In the video above, Scanlon shares the true story of one piece of real magic he and his brother uncovered that brought their father back to them, if only briefly: It came in the form of a forgotten cassette tape.

Many families have these floating around. Before everyone carried functioning studios in our back pockets, people in decades of yore would gather around someone’s tape recorder and take turns saying silly things into the mic, marveling at the strange sound of their own voices.

Within one such family recording, they heard their father’s voice for the first time, saying only two words, “hi” and an abbreviated “bye.” “In some ways, I think, what more do you need?” the director said. “I mean, if you’re only going to get two words, it’s nice to have those two.”

Ian and Barley have a tape of their father speaking as well; the pictures of their smiling, bearded dad also bear a resemblance to the late William Scanlon III. “He was a chemist and worked in the Detroit area for the auto industry,” Dan Scanlon said. “From what I know, he was a kind of scientific-minded guy, funny, but certainly a very logic-oriented person, which is maybe a little bit more like my brother, who is a computer programmer. Yeah, that’s some of what I know about him.”

Barley diverged significantly from Scanlon’s real brother, who is a lot more responsible than his metalhead, ne’er-do-well animated alter ego. “It’s funny. My brother and I get along so well that no one believed it when I tried to make the movie,” Scanlon said. “There was no drama in the movie, because we were just best friends, and people said, ‘Nobody’s brother is like that.’ And I said, ‘Mine is.’”

So Barley became more of a wild man, a well-meaning but chaotic presence. “Ian and Barley are vastly different, and even though Barley is a bit of a screw-up in Ian’s eyes, Ian would never admit that to him, and that’s what the journey really forces him to have to do,” the filmmaker said.

One thing Barley and Scanlon’s real brother both share is a twinge of guilt over not remembering their dad, even though they had several years with him. “It’s sad, especially for my brother,” the director said. “A three-year-old can truly know a parent in the moment, but my brother has no memories of him. He has two foggy ones that he’s not even sure are real.”

Courtesy of Disney/Pixar.

Onward is about recognizing what you have before it is gone, not just mourning what you’ve lost. Scanlon credits his mother (whose elfin equivalent is voiced by Julia Louis-Dreyfus) for teaching him to be strong and appreciative, rather than letting grief define their family. “She did it wonderfully. I mean, she felt her feelings, which I’m very proud of her for, but she obviously had to put on a brave face and raised us wonderfully,” he said. “We didn’t miss a beat. We didn’t miss anything for having only one parent. We had a wonderful childhood, but she also never sugar-coated it. We always knew he had died, you know what I mean? It was a fact.”

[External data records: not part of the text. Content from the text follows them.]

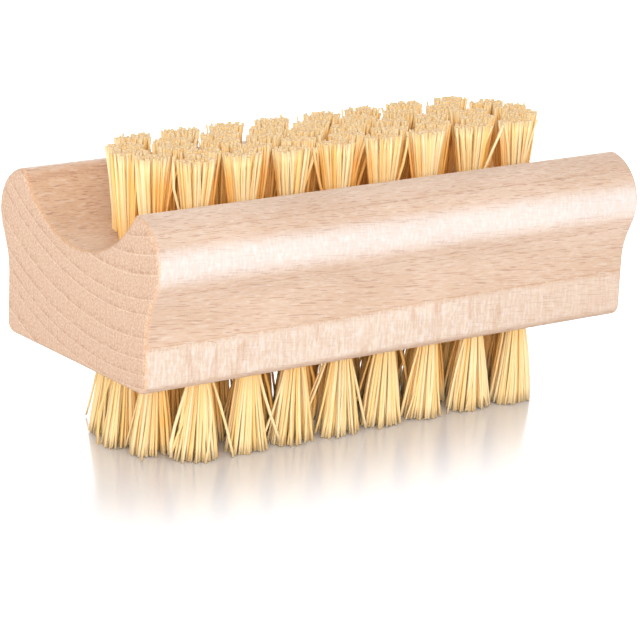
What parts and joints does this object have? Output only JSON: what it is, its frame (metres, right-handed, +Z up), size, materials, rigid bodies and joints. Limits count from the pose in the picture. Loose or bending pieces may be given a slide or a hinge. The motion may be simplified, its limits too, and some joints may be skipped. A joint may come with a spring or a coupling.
{
  "type": "nail brush",
  "caption": "Double-sided wooden nail brush: a channel between two rounded finger grips holds one field of plant-fibre tufts, and a second field fans out from the flat underside.",
  "frame": {"origin": "on the surface the brush stands on, at its lower bristle tips, under the middle of the body", "axes": "+X along the brush, +Y across it from the front grip to the back grip, +Z up"},
  "size_m": [0.095, 0.0464, 0.0477],
  "materials": {
    "beech": "fine sanded, unvarnished",
    "plant_fibre": "natural stiff fibre, cream to straw",
    "anchor_wire": "flat rolled wire"
  },
  "bodies": {
    "root": {"wooden_body": "beech", "upper_tufts_row_1": "plant_fibre", "upper_tufts_row_2": "plant_fibre", "upper_tufts_row_3": "plant_fibre", "upper_tufts_row_4": "plant_fibre", "upper_tufts_row_5": "plant_fibre", "lower_tufts_row_1": "plant_fibre", "lower_tufts_row_2": "plant_fibre", "lower_tufts_row_3": "plant_fibre", "lower_tufts_row_4": "plant_fibre", "lower_tufts_row_5": "plant_fibre", "upper_anchors_row_1": "anchor_wire", "upper_anchors_row_2": "anchor_wire", "upper_anchors_row_3": "anchor_wire", "upper_anchors_row_4": "anchor_wire", "upper_anchors_row_5": "anchor_wire", "lower_anchors_row_1": "anchor_wire", "lower_anchors_row_2": "anchor_wire", "lower_anchors_row_3": "anchor_wire", "lower_anchors_row_4": "anchor_wire", "lower_anchors_row_5": "anchor_wire"}
  },
  "joints": []
}
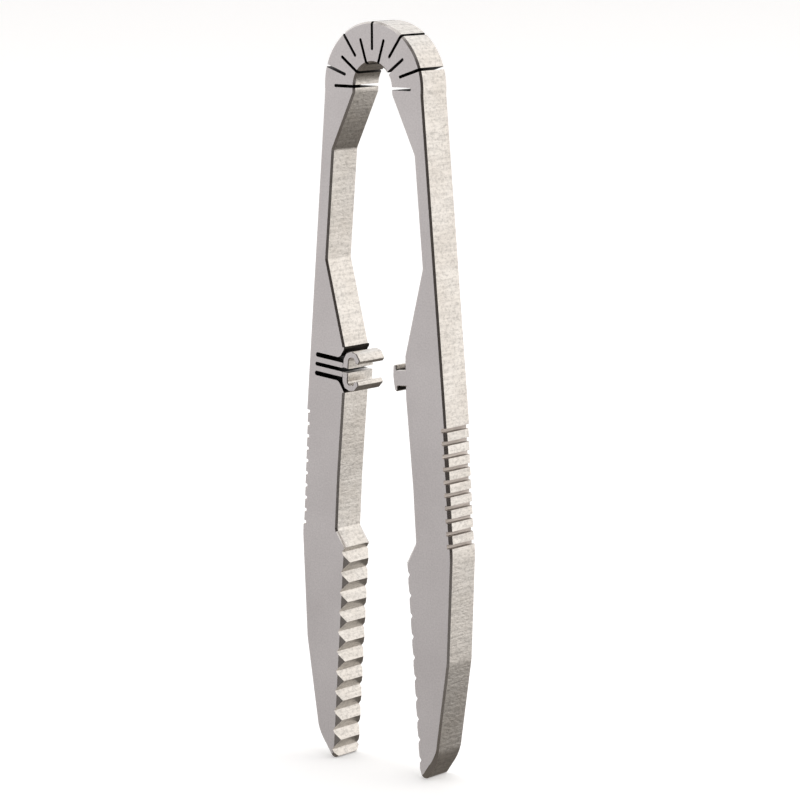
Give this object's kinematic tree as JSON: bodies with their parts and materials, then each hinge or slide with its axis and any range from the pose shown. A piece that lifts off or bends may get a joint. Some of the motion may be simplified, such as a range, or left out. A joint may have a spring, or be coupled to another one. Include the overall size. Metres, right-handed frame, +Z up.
{
  "type": "spring tongs",
  "caption": "One-piece titanium pocket tongs: slotted half-round spring head, two arms with finger grooves and toothed jaws, and a snap catch between them.",
  "frame": {"origin": "on the surface the jaw tips touch, midway between the arms and midway through the plate", "axes": "+Z up from the jaw tips to the spring head, X across the two arms with the stud arm at +X, Y through the plate with the front face at -Y"},
  "size_m": [0.025, 0.0048, 0.0946],
  "materials": {
    "satin_titanium": "satin blasted titanium",
    "cut_titanium": "fine striated wire-cut titanium"
  },
  "bodies": {
    "head_centre": {"head_hub_3": "satin_titanium", "head_hub_2": "satin_titanium", "head_hub_4": "satin_titanium", "head_rim_2": "satin_titanium", "head_rim_3": "satin_titanium", "head_leaf_4": "satin_titanium", "head_leaf_5": "satin_titanium", "head_leaf_6": "satin_titanium", "head_leaf_7": "satin_titanium"},
    "arm_right_body": {"arm_right": "satin_titanium", "catch_stud": "cut_titanium", "head_rim_1": "satin_titanium", "head_hub_1": "satin_titanium", "head_leaf_1": "satin_titanium", "head_leaf_2": "satin_titanium", "head_leaf_3": "satin_titanium"},
    "arm_left_body": {"arm_left": "satin_titanium", "head_rim_4": "satin_titanium", "head_hub_5": "satin_titanium", "head_leaf_8": "satin_titanium", "head_leaf_9": "satin_titanium", "head_leaf_10": "satin_titanium"},
    "hook_upper_body": {"catch_hook_upper": "cut_titanium", "catch_leaf_upper": "cut_titanium"},
    "hook_lower_body": {"catch_hook_lower": "cut_titanium", "catch_leaf_lower": "cut_titanium"}
  },
  "joints": [
    {"name": "squeeze", "type": "hinge", "parent": "head_centre", "child": "arm_right_body", "pos_m": [0.00384, 0, 0.09036], "axis": [0, 1, 0], "range_deg": [0, 4.48], "stiffness_Nm_per_rad": 7, "deforming": ["head_leaf_3"]},
    {"name": "squeeze_left", "type": "hinge", "parent": "head_centre", "child": "arm_left_body", "pos_m": [-0.00384, 0, 0.09036], "axis": [0, -1, 0], "range_deg": [0, 4.48], "deforming": ["head_leaf_8"]},
    {"name": "catch_upper", "type": "hinge", "parent": "arm_left_body", "child": "hook_upper_body", "pos_m": [-0.0088, 0, 0.05172], "axis": [0, -1, 0], "range_deg": [0, 4.93], "deforming": ["catch_leaf_upper"]},
    {"name": "catch_lower", "type": "hinge", "parent": "arm_left_body", "child": "hook_lower_body", "pos_m": [-0.00889, 0, 0.05057], "axis": [0, 1, 0], "range_deg": [0, 4.93], "deforming": ["catch_leaf_lower"]}
  ],
  "couplings": [
    {"joint": "squeeze_left", "follows": "squeeze", "ratio": 1},
    {"joint": "catch_upper", "follows": "squeeze", "ratio": 1.1},
    {"joint": "catch_lower", "follows": "squeeze", "ratio": 1.1}
  ]
}
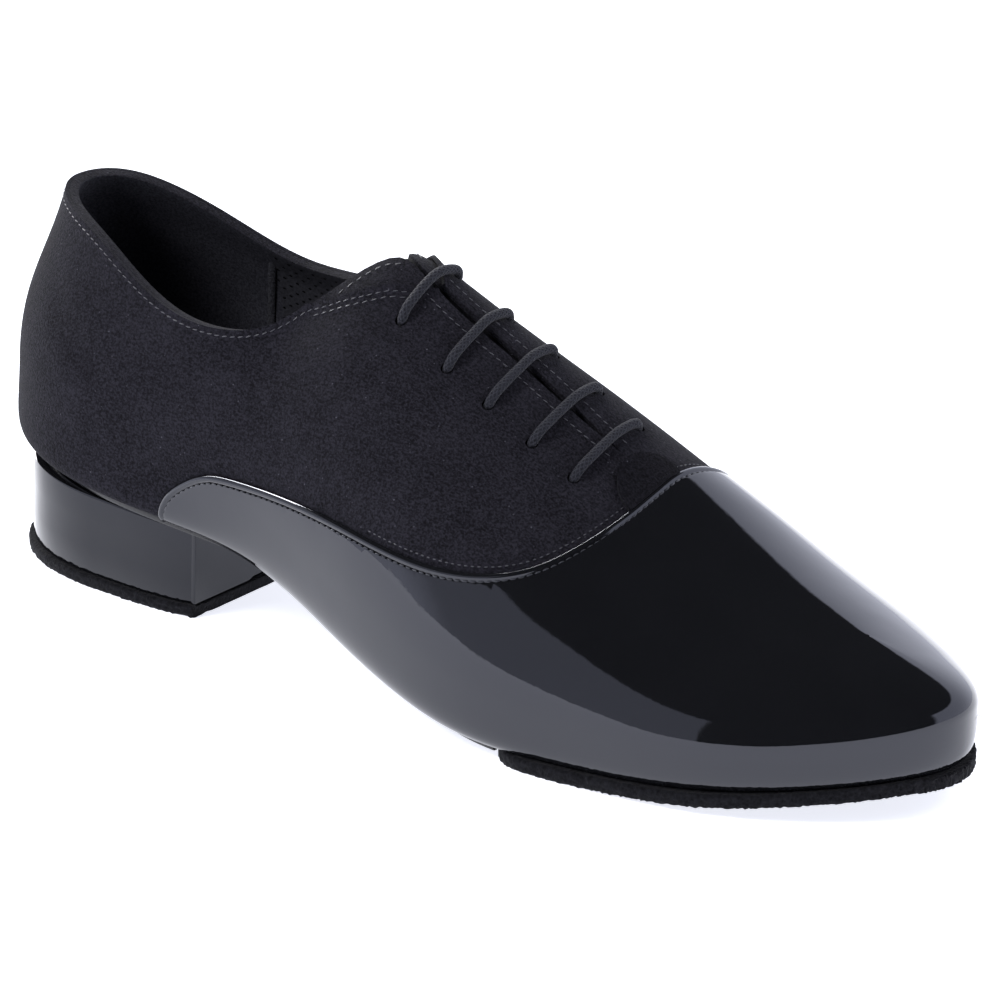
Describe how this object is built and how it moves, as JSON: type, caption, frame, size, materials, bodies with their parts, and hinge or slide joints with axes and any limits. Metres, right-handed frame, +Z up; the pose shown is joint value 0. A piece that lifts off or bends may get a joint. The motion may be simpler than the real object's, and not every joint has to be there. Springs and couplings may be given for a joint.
{
  "type": "ballroom dance shoe",
  "caption": "Laced black ballroom dance shoe: nubuck quarters, glossy patent vamp with long wings, suede dance sole and a low covered block heel.",
  "frame": {"origin": "the middle of the heel tip's flat underside, on the floor", "axes": "+X runs along the shoe to the toe, +Y to the inner side (towards the other foot) and +Z up"},
  "size_m": [0.2879, 0.0989, 0.1005],
  "materials": {
    "nubuck": "matte black nubuck with a fine nap",
    "patent": "black patent leather, mirror gloss",
    "suede": "black suede with a raised, fuzzy nap",
    "lining": "smooth black lining leather",
    "waist": "smooth black sole leather, low gloss",
    "lace": "round woven waxed cord, dark grey"
  },
  "bodies": {
    "root": {"upper": "nubuck", "vamp": "patent", "throat_tab": "suede", "tongue": "nubuck", "insole": "lining", "waist_sole": "waist", "forepart_sole": "suede", "heel": "patent", "heel_tip": "suede", "lace_bar_1": "lace", "lace_bar_2": "lace", "lace_bar_3": "lace", "lace_bar_4": "lace", "lace_bar_5": "lace"}
  },
  "joints": []
}
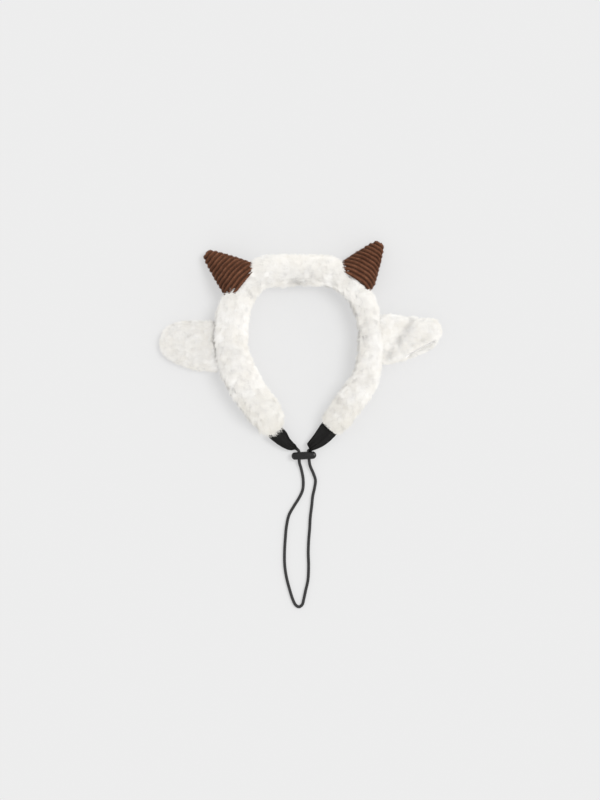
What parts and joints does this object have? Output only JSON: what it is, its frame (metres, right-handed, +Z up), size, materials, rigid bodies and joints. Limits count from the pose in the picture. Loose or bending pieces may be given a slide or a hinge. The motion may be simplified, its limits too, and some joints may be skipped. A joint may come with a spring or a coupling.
{
  "type": "horned plush pet headband",
  "caption": "Stuffed plush headband for a small pet, with ribbed corduroy horns, plush ears, ribbon tabs and an elastic chin cord with a sliding cord lock.",
  "frame": {"origin": "on the flat underside of the band, under the middle of its crown", "axes": "+X toward the viewer's right, from ear to ear; +Y toward the crown, away from the chin cord; +Z up from the surface that the headband lies on"},
  "size_m": [0.2387, 0.3096, 0.0292],
  "materials": {
    "plush": "off-white polyester plush with short curly pile",
    "corduroy": "dark brown corduroy, matt with raised wales",
    "ribbon": "black woven ribbon, slight satin sheen",
    "lock_plastic": "black moulded plastic, satin",
    "elastic": "black braided elastic cord, matt"
  },
  "bodies": {
    "root": {"band": "plush", "horn_left": "corduroy", "horn_right": "corduroy", "ear_left": "plush", "ear_right": "plush", "ribbon_left": "ribbon", "ribbon_right": "ribbon", "cord_lock": "lock_plastic", "chin_cord": "elastic"}
  },
  "joints": []
}
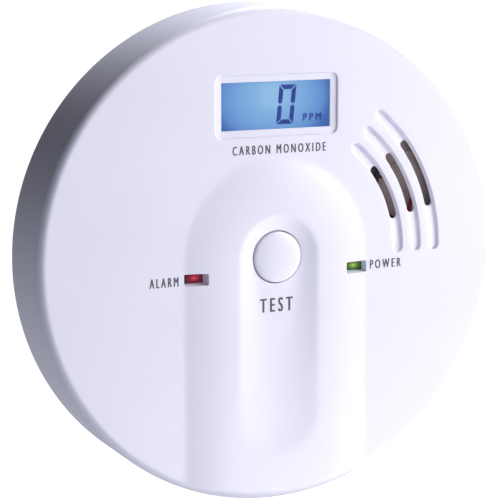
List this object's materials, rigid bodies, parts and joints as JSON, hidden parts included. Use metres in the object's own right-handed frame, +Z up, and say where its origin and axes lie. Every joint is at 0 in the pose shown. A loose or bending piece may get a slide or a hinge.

But still, there was a void even after all these years—and making the Pixar film helped him fill in the space of the father he never knew. Scanlon prefers not to talk about the circumstances of his death; the painful parts are harder to share. It’s the joyful things he discovered while creating Onward that feel more important now.

“I haven’t really talked too much about this, but when Ian, in the movie, says, ‘Hi, Dad’ for the first time, it was really important to me that that be a strange thing for him to say. I’ve never called anyone ‘Dad.’ Or at least that’s what I thought,” Scanlon said. “I was telling the animators that, and the actors, and the writers, that this should be strange for him to say, because it would be strange for me to say.

“And then I told my mom that, and she said, ‘Oh, no, one of your first words was, ‘Dad.’ You called him, ‘Dad.’”

For so long, Scanlon just wanted to hear his father’s voice. Now he knows his father heard his too.